Can you reproduce the data beneath, keeping every line exact?
:: Records supplied ::
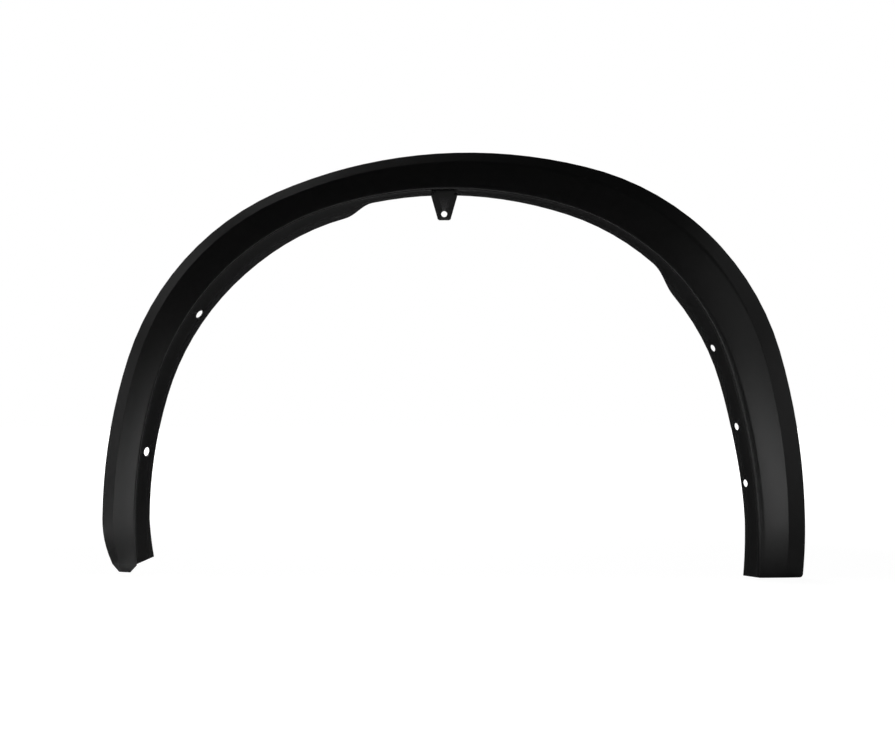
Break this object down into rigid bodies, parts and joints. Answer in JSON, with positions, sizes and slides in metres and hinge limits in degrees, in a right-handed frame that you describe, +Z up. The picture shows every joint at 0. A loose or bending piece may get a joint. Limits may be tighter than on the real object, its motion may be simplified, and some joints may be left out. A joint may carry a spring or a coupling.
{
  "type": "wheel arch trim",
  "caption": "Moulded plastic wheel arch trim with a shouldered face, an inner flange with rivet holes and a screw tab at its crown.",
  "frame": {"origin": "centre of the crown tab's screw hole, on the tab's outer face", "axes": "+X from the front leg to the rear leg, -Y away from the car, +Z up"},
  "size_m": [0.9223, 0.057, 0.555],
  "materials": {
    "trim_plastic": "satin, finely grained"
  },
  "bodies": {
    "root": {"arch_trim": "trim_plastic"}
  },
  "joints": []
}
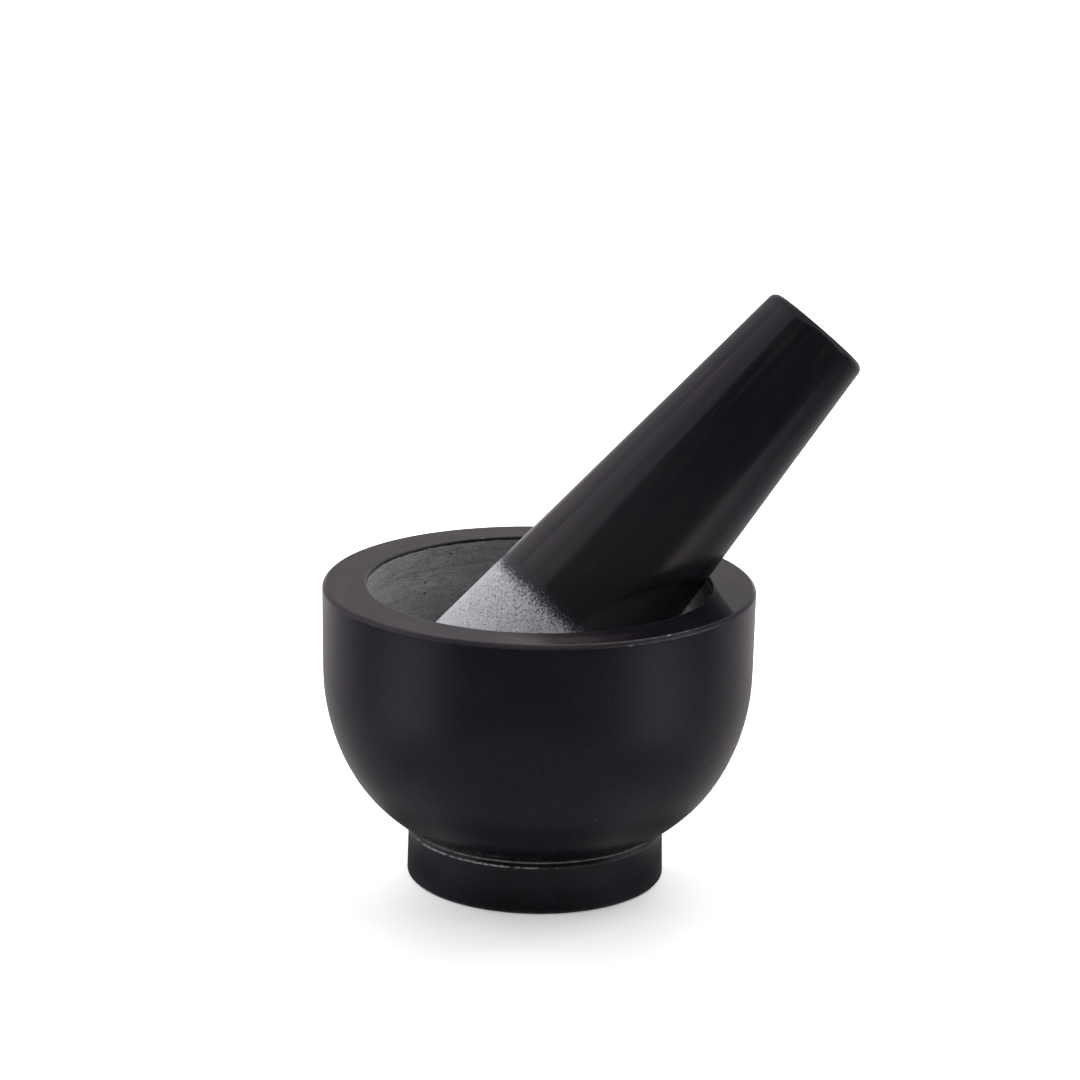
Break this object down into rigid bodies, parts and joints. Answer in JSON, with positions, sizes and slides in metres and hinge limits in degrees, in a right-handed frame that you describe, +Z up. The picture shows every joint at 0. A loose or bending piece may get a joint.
:::
→ Written response
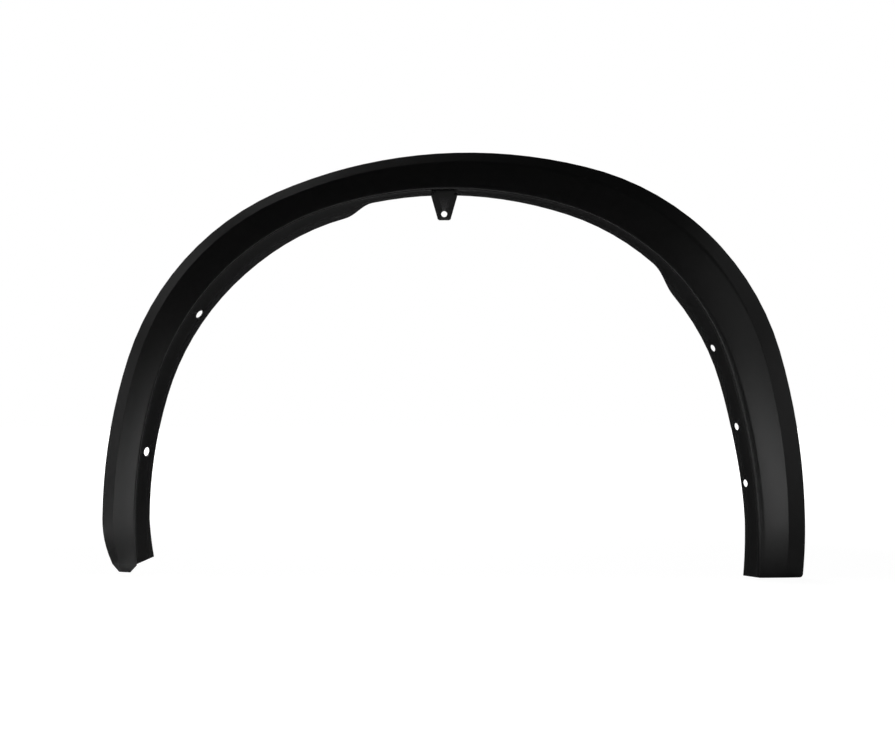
Break this object down into rigid bodies, parts and joints. Answer in JSON, with positions, sizes and slides in metres and hinge limits in degrees, in a right-handed frame that you describe, +Z up. The picture shows every joint at 0. A loose or bending piece may get a joint. Limits may be tighter than on the real object, its motion may be simplified, and some joints may be left out. A joint may carry a spring or a coupling.
{
  "type": "wheel arch trim",
  "caption": "Moulded plastic wheel arch trim with a shouldered face, an inner flange with rivet holes and a screw tab at its crown.",
  "frame": {"origin": "centre of the crown tab's screw hole, on the tab's outer face", "axes": "+X from the front leg to the rear leg, -Y away from the car, +Z up"},
  "size_m": [0.9223, 0.057, 0.555],
  "materials": {
    "trim_plastic": "satin, finely grained"
  },
  "bodies": {
    "root": {"arch_trim": "trim_plastic"}
  },
  "joints": []
}
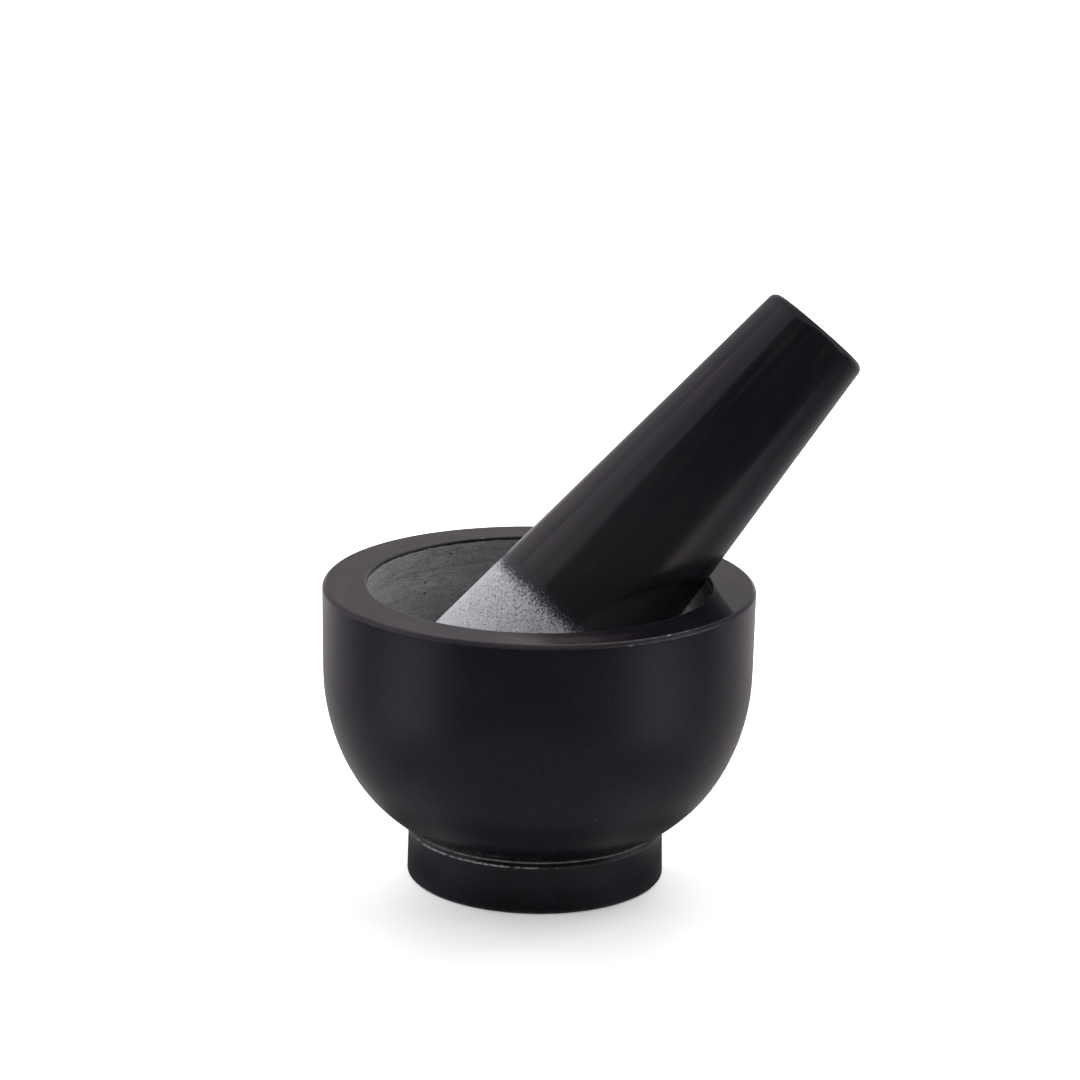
Break this object down into rigid bodies, parts and joints. Answer in JSON, with positions, sizes and slides in metres and hinge limits in degrees, in a right-handed frame that you describe, +Z up. The picture shows every joint at 0. A loose or bending piece may get a joint.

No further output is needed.